Time for farm groups, leaders to discuss food policies, take action on hunger

Is it indifference, smugness or a genuine belief that hunger and food insecurity are simply not Canadian problems but something Canadians watch on television from far-off developing countries?


Maybe it’s a combination of all of the above.


Whatever the reason, a scathing report to the United Nations this week critical of Canadian food policy and widespread food insecurity in the midst of a food-producing powerhouse provoked almost no reaction in Canada. 


There was little political reaction and precious little farm sector reaction.


Olivier De Schutter, United Nations special rapporteur on the right to food, found Canadian food and poverty policy seriously lacking.


Hunger is usually the result of poverty, he wrote, and as many as three million Canadians face poverty and hundreds of thousands use food banks.


De Schutter said social assistance programs and minimum wage laws fall well short of helping those who must often choose between housing and adequate food.


He supported local food strategies and was critical of Canada’s agriculture policy that emphasizes exports and big “efficient” operations.


He called for a national strategy and legislation aimed at guaranteeing the right to food.

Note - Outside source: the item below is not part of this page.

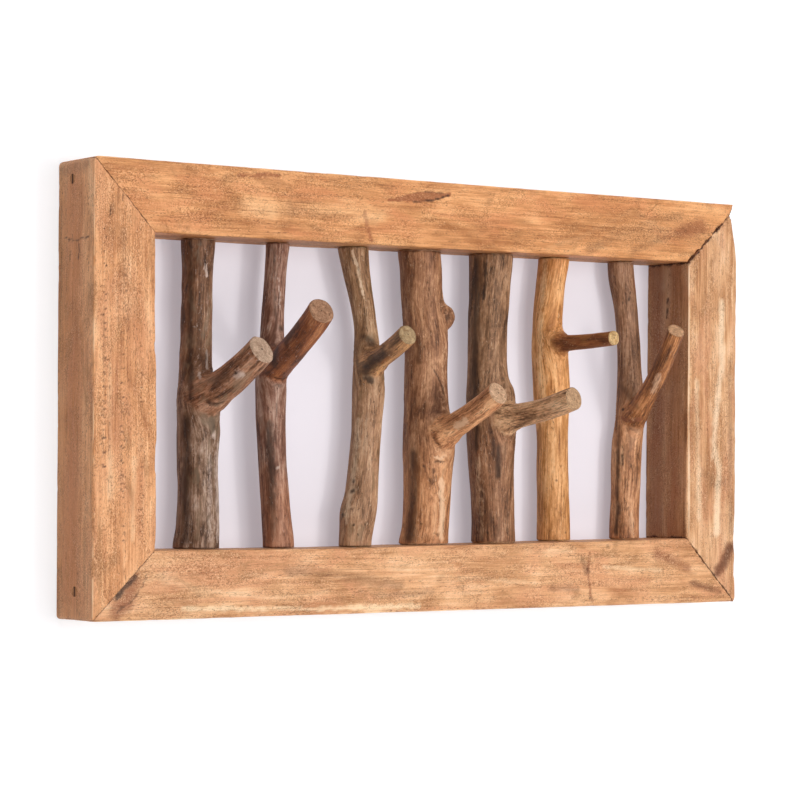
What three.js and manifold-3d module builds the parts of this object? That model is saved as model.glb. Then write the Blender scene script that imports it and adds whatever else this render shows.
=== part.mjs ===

Of course, that is a vague and loaded term: the right to food under what conditions? Does it mean society owes you food even if you make bad spending choices with the money you have or the chances offered?


What obligations do individuals have? 


Would an emphasis on local food really make it more affordable to the poor? Farmers’ market prices can be higher than corporate food company prices.


Would a de-emphasis on exports from a food surplus country do anything more than impoverish or drive out of business many farmers who depend on exports? What would be the gain?


Canadian agriculture as it now exists could not be sustained if it depended largely on a domestic market of 33 million when many sectors now export more than half of what they produce.


Still, the deafening silence in the wake of De Schutter’s report is surprising.


Poverty, hunger and food insecurity are realities in Canada, and many farm groups and agricultural organizations recognize it through their support of food banks.


But is charity really an answer? Can we not strive for a better and more equitable solution as a blessed and affluent nation capable of feeding our citizens and a good portion of the world if we wanted?


This critical report would be an opportunity for farm groups and leaders to move away from self-interest to leading a discussion on why Canada has hunger in the midst of plenty and whether farm policies and pricing are part of the problem?


The federal Conservatives are disinterested in the debate.


Last year when De Schutter visited Canada, agriculture minister Gerry Ritz dismissed him as a lefty with a political agenda who should spend his time looking at countries where there are real food problems.


Actually, Canada for all its riches, is one of those countries.


That is not a political agenda comment, but simply a reality.